A traição, sustentam os autores, aconteceu por diferenças ideológicas entre mestre e apóstolo: Judas teria se decepcionado com Jesus por ele não ter tirado os romanos do poder.
Publicado em nove países simultaneamente, o livro deve chegar ao Brasil até julho, pela editora Bertrand, que tem outros quatro títulos de Archer em catálogo. A edição original é um pastiche de "livro sagrado", com capa que imita textura de couro, páginas com bordas douradas e um marcador com fita de tecido. Segundo os autores, o formato e o conteúdo teriam sido pensados para agradar "leitores do século 21" e soar críveis para "cristãos e judeus do século 1".

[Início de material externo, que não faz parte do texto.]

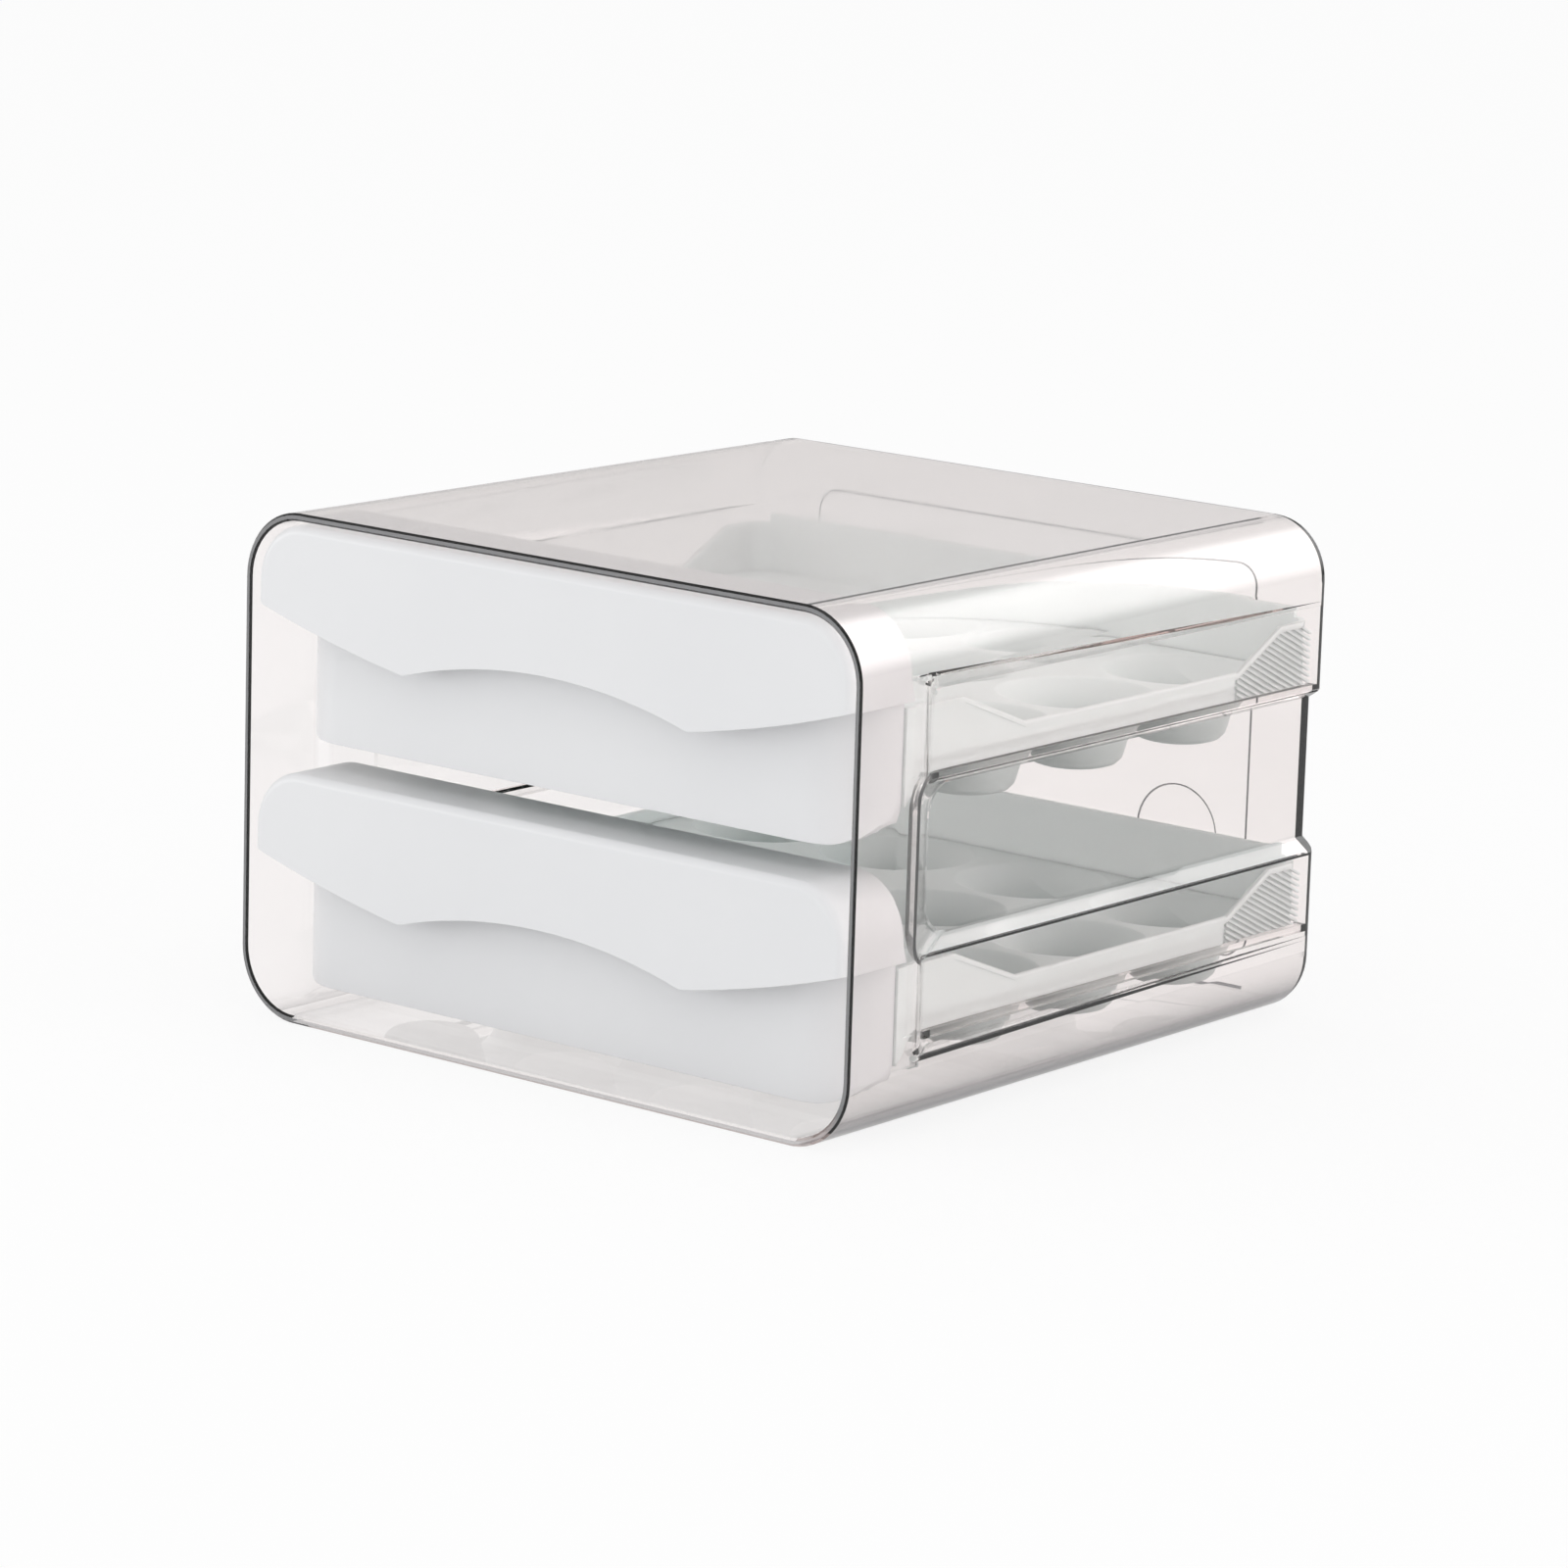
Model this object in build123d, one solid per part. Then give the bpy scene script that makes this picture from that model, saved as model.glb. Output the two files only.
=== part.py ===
from build123d import *
import os
from math import cos, hypot, radians, sin

os.makedirs("parts", exist_ok=True)

# Two-drawer egg box for a refrigerator shelf, in millimetres. One clear case carries two
# egg trays on ledges inside its pressed-in sides. Each tray wears a white front with a
# finger lip. X runs across, Y runs back from the front rim and Z is up.

# Cups and the deck that they hang from
cups_across = 4
cups_deep = 4
egg_pitch = 49.5
cup_sides = 14
cup_mouth = 22.0
cup_waist = 14.0
cup_floor = 11.5
cup_depth = 18.2
cup_foot_bevel = 2.5
deck_top = 30.5
cup_front_margin = 29.9
cup_rear_margin = 26.0
cup_side_margin = 1.4

# Tray walls, with heights above the surface that the lower drawer's case stands on
tray_wall = 1.8
tray_skirt = 27.0
tray_corner = 8.0
skirt_turn = 37.0
skirt_ramp = 15.0
nose_skirt = 12.5
nose_crown_end = 19.8
rim_top = 45.5
rim_dip = 34.9
dip_start = 53.0
dip_fall = 27.5
dip_rise = 20.0
dip_tail = 17.0
rear_crest = 3.0
rear_crest_half = 96.0
rear_crest_depth = 7.0
bead = 1.6
relief = 0.4
relief_margin = 3.0

# Grip ribs at the rear of the tray's sides
rib_count = 9
rib_pitch = 3.0
rib_width = 1.4
rib_slope = 0.48
rib_patch = 38.0
rib_end = 2.0

# White front: a hooded lip over a set-back apron
front_wall = 1.8
apron_setback = 9.5
apron_rear = 28.2
apron_corner = 18.5
apron_low = 9.5
apron_low_corner = 11.0
apron_ease = 0.7
apron_step = 23.8
lip_setback = 0.7
lip_wall = 2.0
lip_rear = 24.8
lip_flare = 2.4
lip_flare_top = 57.0
lip_top = 71.5
lip_edge_round = 2.5
lip_gap = 1.2
wave_end = 48.2
wave_low = 35.0
wave_low_at = 51.0
wave_crest = 42.5
wave_sag = 1.0
hook_drop = 13.0
hook_half = 78.0

# Case
case_wall = 2.2
side_draft = 4.9
top_draft = 1.2
corner_draft = 2.6
rim_corner = 20.0
rim_round = 0.7
back_round = 3.0
back_steps = 3
base_trim = 0.05
drawer_pitch = 70.2
mouth_gap = 1.4
panel_half = 80.0
panel_top = 128.0
panel_low = 12.0
panel_corner = 7.0
panel_sink = 0.5
disc_radius = 14.0
disc_place = 55.5
disc_height = 46.0

# Runner bands and the recess between them, pressed into the case's sides. Around each are
# slopes that run outwards and gain some height and length at the front, bottom and top. The
# bands' front end turns out in three steps, softly at both ends.
band_front = 38.0
band_head = 4.3
band_foot = 3.5
band_corner = 3.0
window_depth = 4.9
window_front = 43.0
window_sill = 2.5
window_corner = 9.0
band_start = {"run": 0.8, "front": 2.8, "bottom": 0.24, "top": 0.92}
band_middle = {"run": 2.4, "front": 4.1, "bottom": 0.72, "top": 2.76}
beyond_band = {"run": 4.8, "front": 16.8, "bottom": 1.44, "top": 5.52}
window_slope = {"run": window_depth, "front": 13.0, "bottom": 3.7, "top": 3.4}
beyond_window = {"run": 8.0, "front": 4.5, "bottom": 6.0, "top": 5.5}

# Ledges that the trays slide on
ledge_width = 3.3
ledge_thick = 2.2
ledge_front = 38.0
ledge_lead = 6.0
ledge_lead_in = 2.0

# Running and seating clearances
slide_gap = 0.7
rear_gap = 0.8
ledge_gap = 0.3
seat_gap = 0.3

# Overrun of every cut past the surface that it opens
over = 1.0

# Places that follow from the sizes above
cup_cone = cup_mouth - cup_waist
nose_front = apron_setback + front_wall + seat_gap
nose_top = lip_top - lip_wall - seat_gap
joggle = apron_rear + seat_gap
first_row = nose_front + cup_front_margin
tray_rear = first_row + (cups_deep - 1) * egg_pitch + cup_rear_margin
tray_half = cups_across * egg_pitch / 2 + cup_side_margin + tray_wall
apron_half = tray_half - apron_ease
nose_half = apron_half - front_wall - seat_gap
nose_corner = apron_corner - front_wall - seat_gap
band_half = tray_half + slide_gap + case_wall
window_half = band_half - window_depth
case_half = band_half + side_draft
case_depth = tray_rear + rear_gap + case_wall
case_height = drawer_pitch + lip_top + mouth_gap + case_wall
lip_half = case_half - side_draft * lip_rear / case_depth - case_wall - lip_gap
lip_corner = rim_corner - case_wall - lip_gap
lip_behind = lip_rear + lip_flare
ledge_top = tray_skirt - ledge_gap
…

Archer e Moloney fazem uma releitura das escrituras sagradas e lançam mão de um expediente ficcional: a trajetória de Jesus -e suas interseções com a de Judas- é narrada por um certo Benjamin Iscariotes, primogênito de Judas. Já no primeiro capítulo o narrador propõe algumas revisões dos quatro evangelhos canônicos (Mateus, Marcos, Lucas e João, dos quais Archer toma emprestado passagens), afirmando, por exemplo, que Jesus não era um messias, e sim um profeta.
"Achei que era importante escrever um evangelho de um ponto de vista completamente diferente. E como a perspectiva de Judas era mais interessante do que a dos outros 11 apóstolos, a escolha me pareceu fascinante", diz Archer à Folha. "Não creio que o livro reabilite Judas, mas ele mostra a vida de Jesus de um ângulo diferente."
O novo evangelho também sustenta que Jesus não teria feito alguns milagres, como transformar água em vinho ou caminhar sobre a água. Archer diz, no entanto, que não se trata necessariamente de revisionismo. Mas que o seu evangelho, graças à pesquisa séria de Moloney, "permite que os cristãos praticantes reconsiderem alguns mitos que realmente podem ser pouco precisos".
Em nenhum momento, o projeto do livro foi oficialmente abençoado pela igreja. Mas recebeu um empurrãozinho do cardeal Carlo Maria Martini -"rival" de Joseph Ratzinger na sua eleição para o papado-, que apresentou Archer a Moloney. E do arcebispo sul-africano Desmond Tutu, que não só chamou o evangelho de "interessante e plausível", como gravou a versão em áudio.
"Também achamos que o papa leu uma cópia em alemão", conta Archer, para quem Bento 16 é um homem sensato e menos "duro" do que se esperava. "Não sabemos qual a foi a reação dele, mas Moloney teve permissão de falar sobre o livro no Vaticano, e achamos que isto fala por si."

Auto-reabilitação
Anglicano como Tutu, barão, Jeffrey Archer também atuou na política. Foi membro do Parlamento inglês e dirigente do partido Conservador, de Margaret Thatcher e viu sua carreira política degringolar, em 1986, quando o tablóide "Daily Star" publicou uma reportagem segundo a qual Archer teria pago 2.000 libras para uma prostituta. O escritor fabricou um álibi, foi preso em 2001 por perjúrio e obstrução da justiça e libertado em 2003.
A imprensa inglesa torceu o nariz para o projeto do "quinto evangelho", insinuando que se tratava de um projeto de redenção do próprio Archer. O "Times" ironizou, dizendo que o evangelho é uma obra de reabilitação de um autor familiarizado com projetos do gênero. O "Guardian" sugeriu que Archer "permanece inabalado pelos seus anos na prisão" e deve fazer "bem mais do que 30 moedas de prata" com o livro.